Statistical analyses were performed using a 0.05 p-value cutoff in R/Bioconductor (version 3.6.0). All p-values are two-sided. The distribution of NR gene expression levels was evaluated in each cancer type by calculating quantile expression (Q1–Q4) using log10-transformed RNA-seq data. Expression levels were then classified as not expressed (Q1 (0–25%: -Inf to 0.98) were defined as absent and Q2 (25–50%: 0.98 to 2.32) as low expression) or expressed (Q3 (50–75%: 2.32 to 2.93) as moderate and Q4 (75–100%: 2.93 to 5.13) as high expression). The frequency of NR expression in a given cancer type was defined as absent (absent to low expression in 100% of tissues), restricted (expressed in <50% of tissues), widespread (expressed in >50%, but <100% of tissues), and ubiquitous (expressed in 100% of tissues), as described elsewhere18. The KM plotter tool first dichotomized gene expression into high and low expression using median expression as a cut-off and then constructed Kaplan-Meier plots by calculating univariate Cox proportional hazard models for the 48 genes using overall survival (OS) and log-rank test (Supplementary Figures). Hierarchical clustering of the log10-tranformed RNA-seq data and -log10-tranformed p-values (survival analysis) was performed with the pheatmap R package (version 1.0.12)22 using the Manhattan distance metric and Ward’s minimum variance method (Ward.D2). Box plots were constructed using the ggpubr (version 0.2.1.999)23 and rstatix (version 0.1.1.999)24 R packages to compare gene expression levels between cancer and normal samples with the Wilcoxon test and Benjamini-Hochberg adjusted p-values. Cancer types with no available normal samples (ACC, CESC, COAD, DLBC, LAML, LGG, MESO, OV, PAAD, READ, SARC, SKCM, TGCT, THYM, UCEC, UCS, UVM) were excluded from the analysis.

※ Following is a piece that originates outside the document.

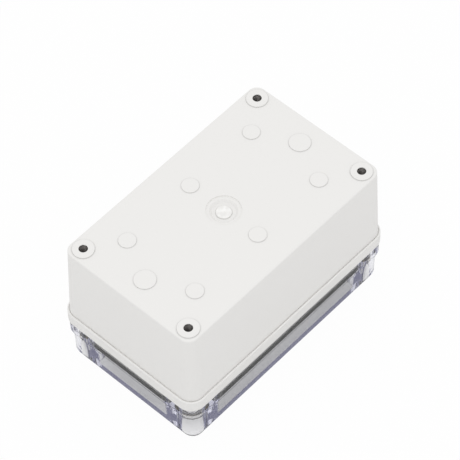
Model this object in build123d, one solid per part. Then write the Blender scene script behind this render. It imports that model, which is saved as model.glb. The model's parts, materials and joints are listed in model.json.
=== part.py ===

The pairwise Pearson’s correlation coefficient (r) was calculated per gene pair using the basic stats R package to determine the level of co-expression. Gene expression correlation matrices were visualized using the corrplot R package with Ward D2 hierarchical clustering and P < 0.05 (95% CI) (version 0.84)25. Forest plots were used to display hazard ratios (HR) for the effect of gene expression on overall survival with the forestplot R package (version 1.9)26.